A block of data
** begin **

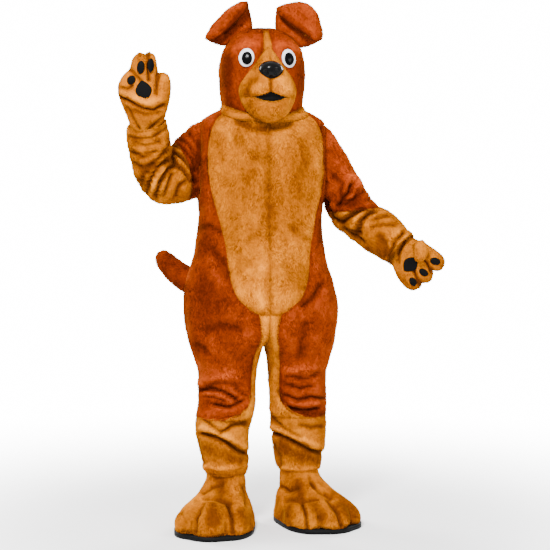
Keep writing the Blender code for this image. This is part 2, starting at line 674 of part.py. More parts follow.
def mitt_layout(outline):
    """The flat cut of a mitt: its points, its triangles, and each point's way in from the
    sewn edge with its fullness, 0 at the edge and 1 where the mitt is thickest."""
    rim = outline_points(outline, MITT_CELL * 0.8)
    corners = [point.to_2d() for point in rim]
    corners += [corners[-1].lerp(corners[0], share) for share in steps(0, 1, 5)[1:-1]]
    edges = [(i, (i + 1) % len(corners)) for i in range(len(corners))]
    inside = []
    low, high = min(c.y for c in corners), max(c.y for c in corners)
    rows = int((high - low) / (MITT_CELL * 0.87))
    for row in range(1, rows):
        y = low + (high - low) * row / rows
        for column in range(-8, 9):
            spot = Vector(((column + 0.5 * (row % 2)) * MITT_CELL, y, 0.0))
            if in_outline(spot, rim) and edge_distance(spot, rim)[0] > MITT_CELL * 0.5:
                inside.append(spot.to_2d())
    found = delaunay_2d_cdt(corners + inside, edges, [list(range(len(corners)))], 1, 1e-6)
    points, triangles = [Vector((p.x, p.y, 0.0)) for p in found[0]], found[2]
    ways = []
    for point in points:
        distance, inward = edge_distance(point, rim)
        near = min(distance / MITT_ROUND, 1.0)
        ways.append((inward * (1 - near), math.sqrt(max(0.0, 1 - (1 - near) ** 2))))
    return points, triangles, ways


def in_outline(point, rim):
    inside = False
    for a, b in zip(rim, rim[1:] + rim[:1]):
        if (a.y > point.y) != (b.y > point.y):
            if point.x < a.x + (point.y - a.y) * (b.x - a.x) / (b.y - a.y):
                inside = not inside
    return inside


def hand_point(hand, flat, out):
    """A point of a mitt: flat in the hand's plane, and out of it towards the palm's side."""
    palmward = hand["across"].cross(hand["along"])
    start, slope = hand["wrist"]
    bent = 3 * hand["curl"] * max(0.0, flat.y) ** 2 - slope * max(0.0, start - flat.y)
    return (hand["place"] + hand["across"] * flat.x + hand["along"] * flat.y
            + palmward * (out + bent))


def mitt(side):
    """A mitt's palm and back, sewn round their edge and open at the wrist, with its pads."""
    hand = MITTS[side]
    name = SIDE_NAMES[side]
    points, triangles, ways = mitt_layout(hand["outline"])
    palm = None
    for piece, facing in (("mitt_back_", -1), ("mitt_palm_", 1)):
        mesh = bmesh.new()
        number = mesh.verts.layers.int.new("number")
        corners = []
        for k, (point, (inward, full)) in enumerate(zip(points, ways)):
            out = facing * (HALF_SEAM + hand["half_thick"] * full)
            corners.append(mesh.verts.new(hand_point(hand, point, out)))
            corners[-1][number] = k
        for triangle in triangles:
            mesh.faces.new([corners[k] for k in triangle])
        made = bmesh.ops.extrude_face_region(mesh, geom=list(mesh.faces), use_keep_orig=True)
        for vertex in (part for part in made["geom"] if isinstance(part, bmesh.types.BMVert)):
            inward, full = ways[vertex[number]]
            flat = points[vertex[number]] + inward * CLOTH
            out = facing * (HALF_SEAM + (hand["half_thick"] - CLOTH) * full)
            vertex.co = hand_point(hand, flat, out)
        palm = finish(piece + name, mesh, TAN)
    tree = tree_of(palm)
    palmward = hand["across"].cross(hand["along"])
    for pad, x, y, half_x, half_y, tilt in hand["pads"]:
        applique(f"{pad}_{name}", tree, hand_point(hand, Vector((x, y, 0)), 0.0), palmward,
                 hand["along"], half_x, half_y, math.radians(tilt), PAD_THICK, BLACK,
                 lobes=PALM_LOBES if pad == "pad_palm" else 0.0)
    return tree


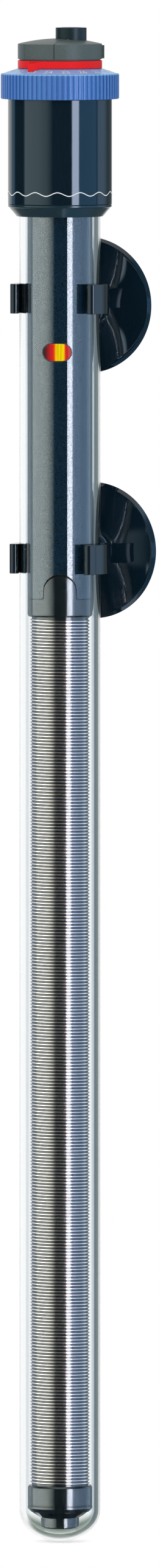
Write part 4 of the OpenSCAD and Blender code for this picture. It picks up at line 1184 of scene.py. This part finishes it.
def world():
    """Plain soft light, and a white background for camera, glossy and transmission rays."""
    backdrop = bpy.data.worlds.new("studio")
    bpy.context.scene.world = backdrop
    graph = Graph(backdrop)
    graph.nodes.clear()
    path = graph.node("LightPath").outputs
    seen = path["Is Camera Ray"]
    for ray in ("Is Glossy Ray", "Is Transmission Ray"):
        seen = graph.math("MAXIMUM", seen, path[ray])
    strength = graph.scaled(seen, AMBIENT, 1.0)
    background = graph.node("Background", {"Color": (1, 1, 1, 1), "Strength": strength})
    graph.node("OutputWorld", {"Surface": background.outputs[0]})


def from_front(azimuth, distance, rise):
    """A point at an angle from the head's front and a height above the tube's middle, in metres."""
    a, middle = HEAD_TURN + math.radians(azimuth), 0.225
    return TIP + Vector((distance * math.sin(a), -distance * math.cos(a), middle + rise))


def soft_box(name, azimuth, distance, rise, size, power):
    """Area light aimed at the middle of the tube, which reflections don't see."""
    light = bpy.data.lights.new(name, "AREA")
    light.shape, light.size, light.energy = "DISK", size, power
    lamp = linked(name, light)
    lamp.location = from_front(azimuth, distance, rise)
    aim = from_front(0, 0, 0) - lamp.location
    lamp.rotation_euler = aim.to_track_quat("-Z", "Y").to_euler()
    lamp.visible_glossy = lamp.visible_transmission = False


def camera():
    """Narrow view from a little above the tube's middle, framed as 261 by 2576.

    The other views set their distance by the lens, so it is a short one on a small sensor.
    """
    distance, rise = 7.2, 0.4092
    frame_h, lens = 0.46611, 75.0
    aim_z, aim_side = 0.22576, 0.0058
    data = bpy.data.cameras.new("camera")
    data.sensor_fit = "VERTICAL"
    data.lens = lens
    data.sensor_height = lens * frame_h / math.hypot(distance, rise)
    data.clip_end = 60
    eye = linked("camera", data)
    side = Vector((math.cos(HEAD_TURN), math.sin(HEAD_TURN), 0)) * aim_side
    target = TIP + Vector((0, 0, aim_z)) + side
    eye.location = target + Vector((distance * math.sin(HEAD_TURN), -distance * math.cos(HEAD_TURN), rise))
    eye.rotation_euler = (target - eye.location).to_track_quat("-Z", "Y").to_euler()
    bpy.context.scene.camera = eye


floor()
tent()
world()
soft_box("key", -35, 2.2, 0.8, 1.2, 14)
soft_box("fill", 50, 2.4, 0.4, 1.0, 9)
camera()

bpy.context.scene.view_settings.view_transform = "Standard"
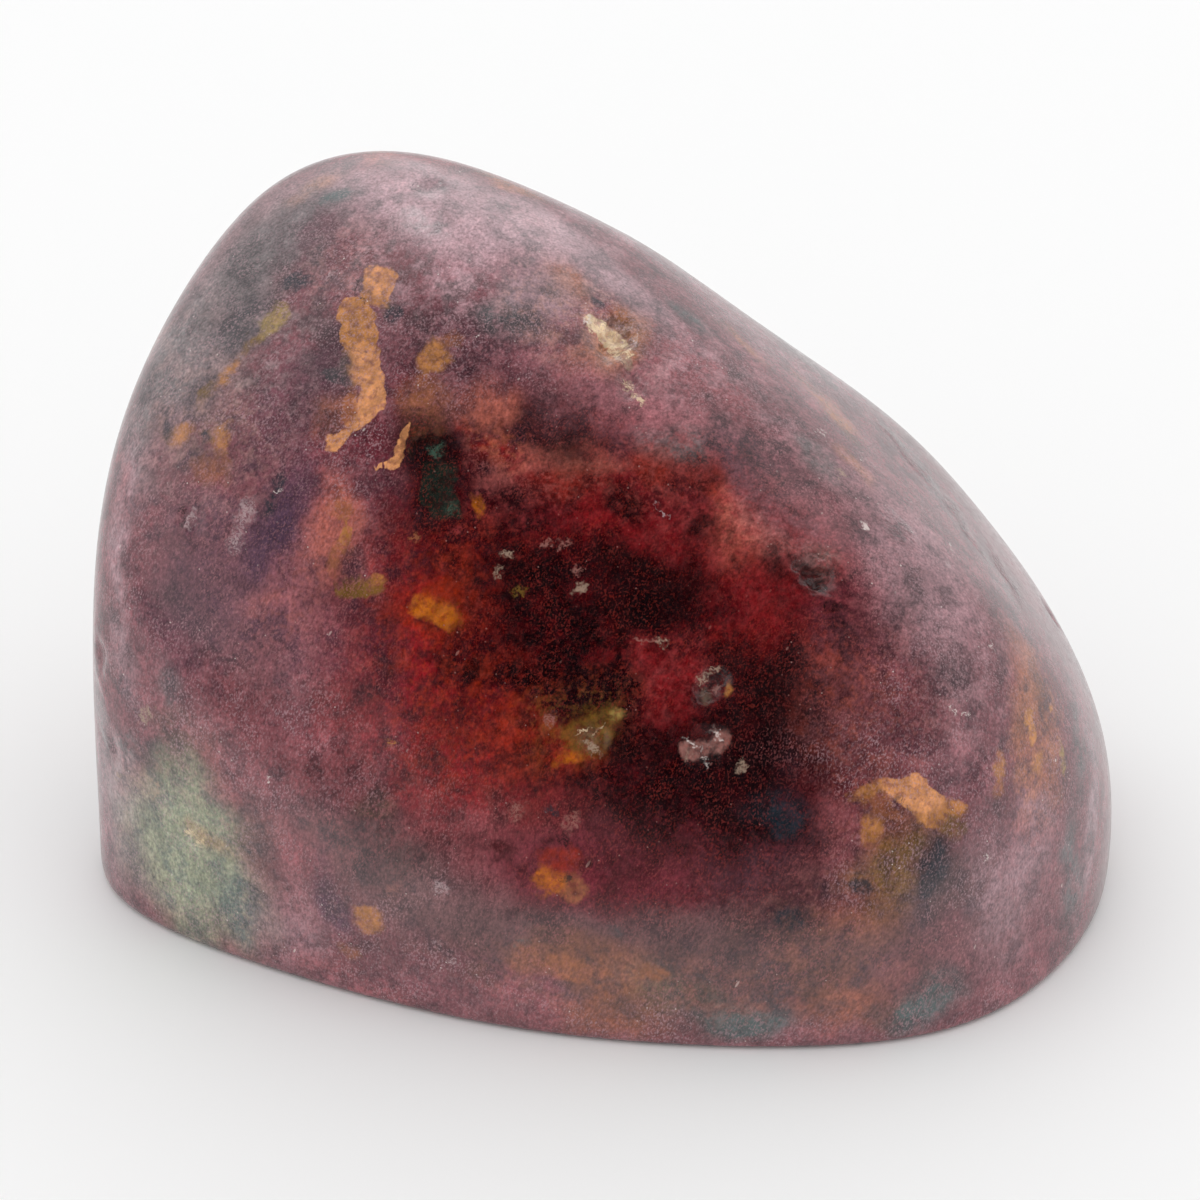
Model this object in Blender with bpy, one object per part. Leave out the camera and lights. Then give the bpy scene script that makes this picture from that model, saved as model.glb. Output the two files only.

** end **

What you will do
Extract the lines of the preceding material that run from the line with "Write part 4" through the line with "261 by 2576.", inclusive, reproducing them exactly and adding nothing.

Result of this task
Write part 4 of the OpenSCAD and Blender code for this picture. It picks up at line 1184 of scene.py. This part finishes it.
def world():
    """Plain soft light, and a white background for camera, glossy and transmission rays."""
    backdrop = bpy.data.worlds.new("studio")
    bpy.context.scene.world = backdrop
    graph = Graph(backdrop)
    graph.nodes.clear()
    path = graph.node("LightPath").outputs
    seen = path["Is Camera Ray"]
    for ray in ("Is Glossy Ray", "Is Transmission Ray"):
        seen = graph.math("MAXIMUM", seen, path[ray])
    strength = graph.scaled(seen, AMBIENT, 1.0)
    background = graph.node("Background", {"Color": (1, 1, 1, 1), "Strength": strength})
    graph.node("OutputWorld", {"Surface": background.outputs[0]})


def from_front(azimuth, distance, rise):
    """A point at an angle from the head's front and a height above the tube's middle, in metres."""
    a, middle = HEAD_TURN + math.radians(azimuth), 0.225
    return TIP + Vector((distance * math.sin(a), -distance * math.cos(a), middle + rise))


def soft_box(name, azimuth, distance, rise, size, power):
    """Area light aimed at the middle of the tube, which reflections don't see."""
    light = bpy.data.lights.new(name, "AREA")
    light.shape, light.size, light.energy = "DISK", size, power
    lamp = linked(name, light)
    lamp.location = from_front(azimuth, distance, rise)
    aim = from_front(0, 0, 0) - lamp.location
    lamp.rotation_euler = aim.to_track_quat("-Z", "Y").to_euler()
    lamp.visible_glossy = lamp.visible_transmission = False


def camera():
    """Narrow view from a little above the tube's middle, framed as 261 by 2576.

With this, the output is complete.